Of course, the Eggs Benedict here are not just Eggs Benedict either. They can be delivered as “Eggs Mercer” – with lemon and rosemary cured salmon, and a dollop of caviar – for only a few pence more than than the standard Eggs Benedict. I can only assume that there’s enough caviar hanging around ready for the lunch and dinner top-rollers to mean that that they can lure a few people into going for the eggs without making a significant dint on their supplies. Whatever the reason, it’s an excellent opportunity to indulge some of your more expensive tastes without breaking the bank.
Last but not least, the mighty full English breakfast is delivered with panache – and also with a cereal bowl sized portion of beans, but on this occasion I’m willing to overlook the offence because everything else is just so ridiculously good. I’m not convinced by the introduction of green matter to the Full English round-up either, but I’m giving the benefit of the doubt that it’s there more for aesthetic effect than for any more dubious purpose. The notion of “health” considerations surreptitiously making their way into the composition of the Full English is a truly mortifying thought, and brings back painful memories of the vile egg-white omelette that I unwittingly ordered in a poncy Washington hotel earlier this year.
So there we have it – on all counts, The Mercer is a force to be reckoned with on the breakfast scene and I would certainly not be sad to sit down there again one morning, though I would point out that it is somewhat unbecoming to hide one’s sausage under a tomato. Otherwise, no complaints!

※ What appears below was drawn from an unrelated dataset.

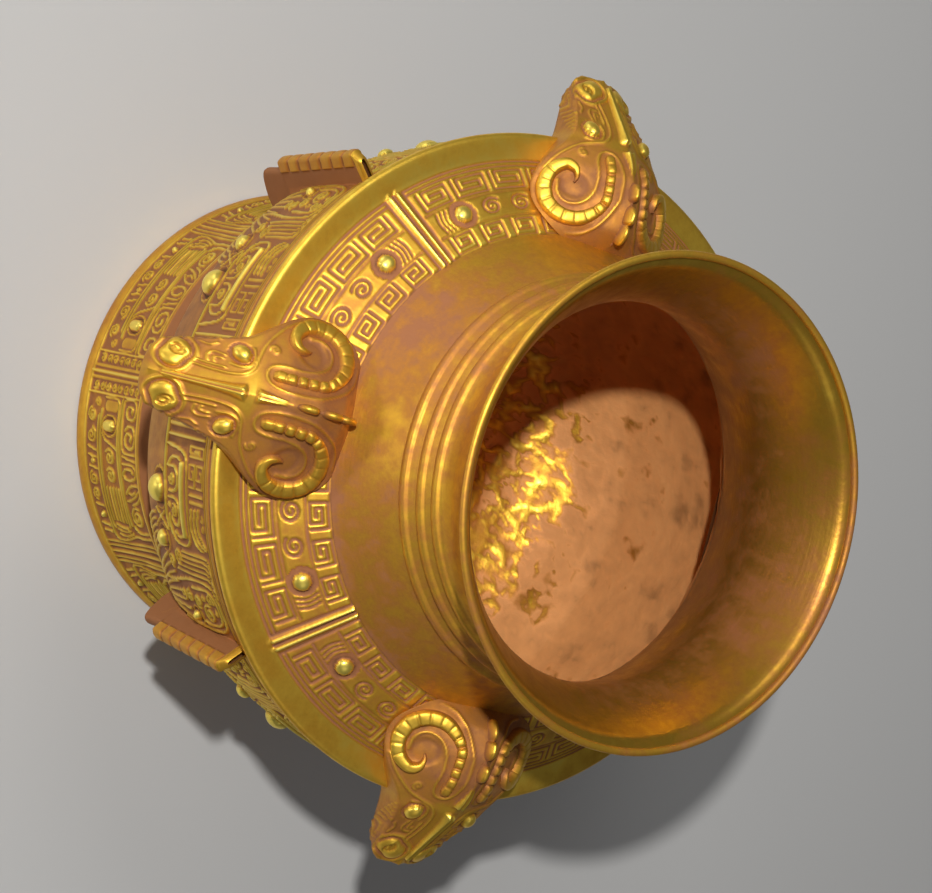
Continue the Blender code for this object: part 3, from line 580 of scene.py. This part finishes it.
# The neck is cast with the shoulder. It draws in past three ridges to the waist and flares to the
# mouth, whose rounded lip is 3.2 mm thick. Both faces were smoothed on the turning table before they
# were gilt, and its marks still show.
WAIST_RADIUS, WAIST, MOUTH_RADIUS, MOUTH = 80.1, 267.1, 98.0, 301.3
NECK_BELOW, NECK_ABOVE = 53.0, 34.2
RIDGE_DROPS, RIDGE_HEIGHT, RIDGE_HALF = (25.0, 17.0, 9.0), 1.85, 2.3
LIP_ROUND = 1.6


def neck_radius(z):
    """Outside of the neck in mm, below and above its waist."""
    z = np.asarray(z, float)
    below, above = np.clip(WAIST - z, 0, 99) / NECK_BELOW, np.clip(z - WAIST, 0, 99) / NECK_ABOVE
    low = WAIST_RADIUS + (BAND_INNER - WAIST_RADIUS) * below**1.9
    high = WAIST_RADIUS + (MOUTH_RADIUS - WAIST_RADIUS) * above**1.4
    return np.where(z < WAIST, low, high)


def neck_line(low, high, count, inset=0.0):
    """Outline of the neck between two heights, or of its inside."""
    return [(float(neck_radius(z)) - inset, z) for z in np.linspace(low, high, count)]


# Outlines of the three ridges, the lip, and the smooth throat down to the rough inside.
ridges = []
for z in (WAIST - ridge_drop for ridge_drop in RIDGE_DROPS):
    for turn in np.linspace(-90, 90, 9):
        ridges.append((float(neck_radius(z)) + 0.1 + RIDGE_HEIGHT * math.cos(math.radians(turn)),
                       z + RIDGE_HALF * math.sin(math.radians(turn))))
lip = [(MOUTH_RADIUS - LIP_ROUND + LIP_ROUND * math.cos(math.radians(turn)),
        MOUTH - LIP_ROUND + LIP_ROUND * math.sin(math.radians(turn)))
       for turn in np.linspace(-25, 205, 12)]
throat = [(r, z) for r, z in reversed(neck_line(WAIST + 2, MOUTH - 3.4, 12, 3.4))]
throat += [(r, z) for r, z in reversed(neck_line(228.0, WAIST - 2, 14, 3.6))]
throat += [(91.0, 224.4), (93.6, 221.4), (96.2, 218.2)]
below_ridges = [(BAND_INNER, SHOULDER_TOP)] + neck_line(SHOULDER_TOP + 1, ridges[0][1] - 0.4, 12)
flare = neck_line(ridges[-1][1] + 0.4, MOUTH - 3.2, 20)
neck = wax_skin([(below_ridges, 1.6), (ridges, 0.6), (flare, 1.5), (lip, 0.6)], 40)
neck["rub_and_shade"][neck["z"] < 216] -= 0.04
gilt_neck = rubbed_gilding("gilt neck", patches=0.27, turned=0.24, earth=(0.38, 0.15, 0.06))
set_in_place(turned_piece("neck_and_mouth", neck), gilt_neck)
tube = wax_skin([([lip[-1]] + throat, 2.2)], 40)
# Painted shade in the throat: lighter near the lip, darker down past the waist, and its gold toned down
# to 0.7.
throat_painted_shade = 0.09 * smooth((tube["z"] - 280) / 18) - 0.06 * smooth((262 - tube["z"]) / 30) - 0.04
tube["rub_and_shade"] += throat_painted_shade[:, None]
gilt_throat = rubbed_gilding("gilt throat", patches=0.22, turned=0.22, polish=0.14, painted_shade_tone=0.7,
                             earth=(0.30, 0.11, 0.035))
set_in_place(turned_piece("throat", tube), gilt_throat)


# The inside was never worked after casting. The clay core left its bronze lumpy and wrinkled, with a
# dull pink skin that is gilt only along the wrinkles; the floor and the hollow foot are plainer.
WALL = 4.0
CORE_LUMPS = ((34, 1.2), (12, 0.45), (4.5, 0.18))
core = [(96.2, 218.2), (99.0, 214.2), (103.5, 209.0), (128.6, 189.6), (133.6, 184.6), (134.6, 178.0)]
core += [(float(belly_radius(z - 2.4)) - WALL, z) for z in np.linspace(172, 112, 22)]
core += [(118.0, 101.0), (110.5, 91.0), (101.0, 82.5), (90.0, 76.5), (78.0, 72.8), (66.0, 71.2),
         (50.0, 71.0), (3.0, 71.0)]
inside = wax_skin([(core, 1.9)], 48)
# Brighter gilt along the floor's wrinkles, and painted shade up the walls above it, deepest at the top.
inside_rub_and_shade = 0.10 * smooth((98 - inside["z"]) / 24) - 0.11 * smooth((inside["z"] - 84) / 24)
inside_rub_and_shade = inside_rub_and_shade - 0.05 * smooth((inside["z"] - 120) / 50)
inside["rub_and_shade"] += inside_rub_and_shade[:, None]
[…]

Breakfasting venue: The Mercer
Date of breakfasting: 14 August 2013
Location: 34 Threadneedle Street, London
Nearest Tube is: Bank
The shiny exterior and glossy fittings at Bread Street Kitchen, along with the prominently displayed “Gordon Ramsay” brand, may lead you to think, as we did, that once inside you will be presented with a breakfast that would stand shoulder to shoulder with the best that the Square Mile has to offer.
Sadly, this expectation not quite met by the eating experience. It’s not that anything is outstandingly wrong – but there’s simply nothing to make this stand out from the crowd of extraordinarily good breakfasts available in the area … or indeed from the even more numerous “quite good” offerings.
Of course, there is much to be said for a good, simple breakfast menu dished up to decent standards. Only when you pay the sort of price that Bread Street are wanting, along with the (fairly) obligatory service charge then it is within rights really to expect something to demonstrate why exactly it is you’re paying over the odds, other than just to admire the charming modernity of the furniture.
A sausage placed unceremoniously between two bits of wholegrain toast is by no means something worth leaving your bed for, let alone forking out six quid plus service. I’m afraid much more gastronomic bang for the buck is needed if Bread Street is going to convince anyone that they have opened for breakfast for any other reason than just to soak up some cash on strength of the Ramsay name plonked on top of a humdrum menu delivered without any frills.
Verdict: Nice – but not for this price. Don’t bother.